A LONG-awaited independent report into an extensive review of hospital services will not be released until after May’s General Election, it has been revealed.

The project, which will rearrange which services are delivered at Redditch's Alexandra Hospital, has been in progress since 2012 and was originally planned to be fully complete by the end of last year.

But the revamp, which also affects the county’s other acute hospitals, Worcestershire Royal and Kidderminster Hospital, has been plagued by delays including the announcement last year that the West Midlands Clinical Senate was to examine the plans and put together an independent report.

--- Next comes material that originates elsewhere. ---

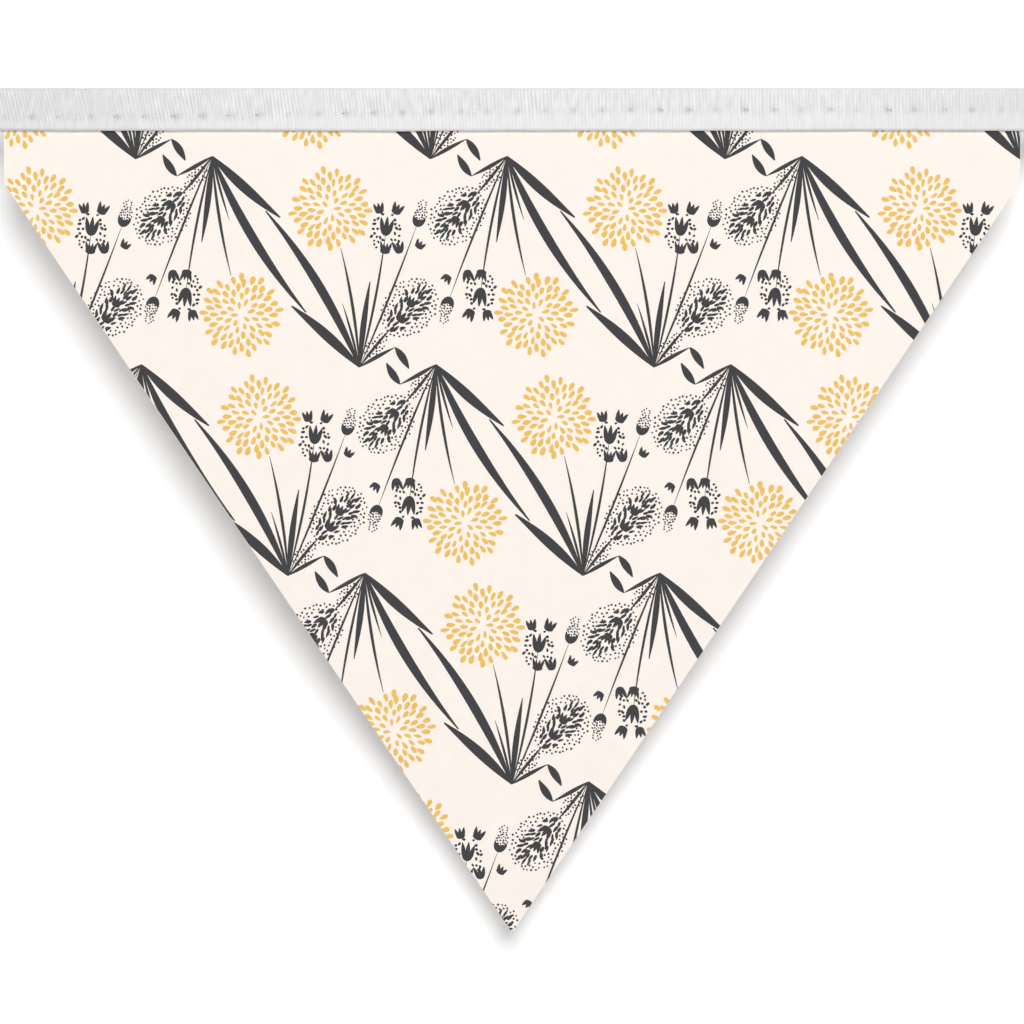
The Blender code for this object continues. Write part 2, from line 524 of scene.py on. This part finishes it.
def printed_shapes(outline, seed):
    """The print over the whole flag, as (ink, outline) pairs in millimetres."""
    shapes = []
    drawn = plant(seed)
    for turn, foot in plant_places():
        for ink, points in drawn:
            placed = [Vector(p) for p in turned(points, turn, foot)]
            if touches(placed, outline):
                shapes.append((ink, placed))
    return shapes


def touches(points, outline):
    """Whether a shape may touch the flag: for each side of the outline some point is on its inner side."""
    for a, b in zip(outline, outline[1:] + outline[:1]):
        edge = b - a
        if all(edge.x * (p.y - a.y) - edge.y * (p.x - a.x) < 0.0 for p in points):
            return False
    return True


# ---------------------------------------------------------------------------
# Flag

MM_PER_M = 1000.0
CUT_STEP = 4.0                # millimetres between the mesh's points where no print cuts it

# The flag on its texture map: the front fills most of it, the plain back and the rim lie in its corners.
MAP_WIDTH = 0.98
FRONT_ON_MAP = (0.01, 0.18)
BACK_SCALE = 0.38
BACK_ON_MAP = (0.01, 0.01)
RIM_STRIP = (0.45, 0.01, 0.03)    # left end, front edge and back edge
RIM_HALF_LENGTH = 0.25
RIM_MIDDLE_UP = 0.03              # metres over the middle of the flag's height


def smooth_step(value):
    value = min(max(value, 0.0), 1.0)
    return value * value * (3.0 - 2.0 * value)


def hang(settings, x, z):
    """How far the flag's middle surface stands from the plane y = 0."""
    drop = (TAPE_LOW.z - z) / (TAPE_LOW.z - FLAG_LOW.z)
    ripple = math.sin(math.tau * x / settings.ripple_pitch + 3.0 * drop) * settings.ripple
    return smooth_step(drop * 1.6) * ripple - settings.tip_curl * max(drop, 0.0) ** 2


def flag_outline():
    """The flag's corners in millimetres, counter-clockwise, read from the frame."""
    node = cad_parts["flag"].data.vertices
    side_end = min(v.co.z for v in node if v.co.x < FLAG_LOW.x + 0.1 * MM)
    middle = (FLAG_LOW.x + FLAG_HIGH.x) / 2
    corners = ((FLAG_LOW.x, FLAG_HIGH.z), (FLAG_LOW.x, side_end), (middle, FLAG_LOW.z),
               (FLAG_HIGH.x, side_end), (FLAG_HIGH.x, FLAG_HIGH.z))
    return [Vector(corner) * MM_PER_M for corner in corners]


def grid_inside(outline, step):
    """Points of a square grid that lie well inside the outline, so the cloth can bend."""
    low = Vector((min(p.x for p in outline), min(p.y for p in outline)))
    high = Vector((max(p.x for p in outline), max(p.y for p in outline)))
    points = []
    for row in range(1, int((high.y - low.y) / step) + 1):
        for column in range(1, int((high.x - low.x) / step) + 1):
            point = low + Vector((column, row)) * step
            margins = []
            for a, b in zip(outline, outline[1:] + outline[:1]):
                edge = (b - a).normalized()
                margins.append(edge.x * (point.y - a.y) - edge.y * (point.x - a.x))
            if min(margins) > step / 3:
                points.append(point)
    return points


def divided(outline, step):
    """The outline with extra points along its sides."""
    points = []
    for a, b in zip(outline, outline[1:] + outline[:1]):
        parts = max(1, round((b - a).length / step))
        points += [a.lerp(b, part / parts) for part in range(parts)]
    return points


def twice_area(outline):
    """Twice the area inside an outline, positive where it runs counter-clockwise."""
    return sum(a.x * b.y - b.x * a.y for a, b in zip(outline, outline[1:] + outline[:1]))


def cut_sheet(outline, shapes, grid_step):
    """A flat triangle mesh of the outline, with every shape's edge cut into it.

    Gives the points in millimetres, the triangles, and the ink of each triangle.
    """
    points = list(outline)
    faces = [list(range(len(outline)))]
    for _, shape in shapes:
        faces.append(list(range(len(points), len(points) + len(shape))))
        points += shape if twice_area(shape) > 0.0 else shape[::-1]
    points += grid_inside(outline, grid_step)
    spots, _, triangles, _, _, owners = delaunay_2d_cdt(points, [], faces, 0, 1e-4, True)
    kept, inks = [], []
    for triangle, owner in zip(triangles, owners):
        if 0 not in owner:
            continue
        found = {shapes[index - 1][0] for index in owner if index > 0}
        kept.append(triangle)
        inks.append(ink_on_top(found))
    return spots, kept, inks


def ink_on_top(found):
    """The ink that shows where shapes overlap; bare cloth keeps the stems off the flower heads."""
    for ink in (CHARCOAL, GOLD, BARE, STEM):
        if ink in found:
            return ink
    return BARE


def add_layer(sheet, settings, points, triangles, offset, flip):
    """One side of the cloth: flat triangles lifted onto the hanging surface."""
    verts = []
    for point in points:
        x, z = point.x * MM, point.y * MM
        verts.append(sheet.verts.new((x, hang(settings, x, z) + offset, z)))
    faces = []
    for triangle in triangles:
        corners = [verts[index] for index in triangle]
        faces.append(sheet.faces.new(corners[::-1] if flip else corners))
    return faces


def edge_loop(faces):
    """The verts around a patch of faces, in order."""
    after = {}
    for face in faces:
        for loop in face.loops:
            if len(loop.edge.link_faces) == 1:
                after[loop.vert] = loop.link_loop_next.vert
    start = next(iter(after))
    ring = [start]
    while after[ring[-1]] is not start:
        ring.append(after[ring[-1]])
    return ring


def lay_on_map(bake_map, faces, scale, corner):
    """Lays one side of the flag on the texture map, as seen from its own printed or plain side."""
    unit = scale * MAP_WIDTH / (FLAG_HIGH.x - FLAG_LOW.x)
    for face in faces:
        for loop in face.loops:
            x, z = loop.vert.co.x - FLAG_LOW.x, loop.vert.co.z - FLAG_LOW.z
            loop[bake_map].uv = (corner[0] + x * unit, corner[1] + z * unit)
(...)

Although it was previously planned this report would be presented in February, in a letter to Redditch Borough Council chief executive Kevin Dicks dated Thursday, March 19 the clinical senate’s chairman Dr David Hegarty confirmed it would now not be released until after the pre-election purdah period.

In the letter Dr Hegarty said he and his colleagues considered it would be “inappropriate” to publish the report while purdah was in place.

“The purpose of the report is to offer independent advice to the Future of Acute Hospital Services in Worcestershire Programme Board on the developing proposals for future service models,” he wrote.

“Any final proposals that the Programme Board chooses to make will be subject to public consultation.

“We recognise that this unavoidable delay may be disappointing.

“We look forward to the Future of Acute Hospital Services in Worcestershire Programme Board publishing the findings of the review once the purdah period, for both the local and national elections, has ended."

Purdah is the period immediately before an election during which civil servants and politicians are restricted from making long-term decisions which may be reversed by the following government.

Although the pre-General Election purdah period does not begin until Monday, March 30, notice of local election in Redditch and Bromsgrove was posted on Monday, March 16, meaning the period in the district began this month.

Neal Stote, from the Save the Alex campaign, has written to Dr Hagerty questioning the use of purdah as an excuse and has requested that conclusions into the clinical model known as modified option 1 (recommended by the independent clinical review panel in January 2014) be made public.

Mr Stote said: “The sustainability of services are increasingly being brought into question, a further delay is not only disappointing but could be critical to the future service retention at the Alexandra Hospital. "For faceless bureaucrats in the offices of NHS England to block publication of this report can only mean one thing, that West Midlands Clinical Senate have concluded modified option 1 does not work.

"In which case the option for another provider or providers to take over and run hospitals in Worcestershire is back on the table, an option which should never been ruled out in the first place.”

The project is intended to allow Worcestershire Acute Hospitals Trust to continue to offer the best quality care to as many patients as possible in the face of increased lifespans, falling budgets and increased demand.

The modified version of option 1 involves the creation of a networked emergency centre at the Alex Hospital, the centralisation of maternity services at Worcestershire Royal Hospital and paediatric inpatients would be centralised in Worcester but a day-time consultant-led paediatric assessment unit at the Alex would accept referrals from GPs and other professionals.

Option 2, the one preferred by campaigners and local MPS, would have seen another provider, one consideration being University Hospitals Birmingham, take over services at the Alex Hospital.

Last year it was announced a public consultation into the plans, previously slated for September 2014, would also not be held until after the General Election.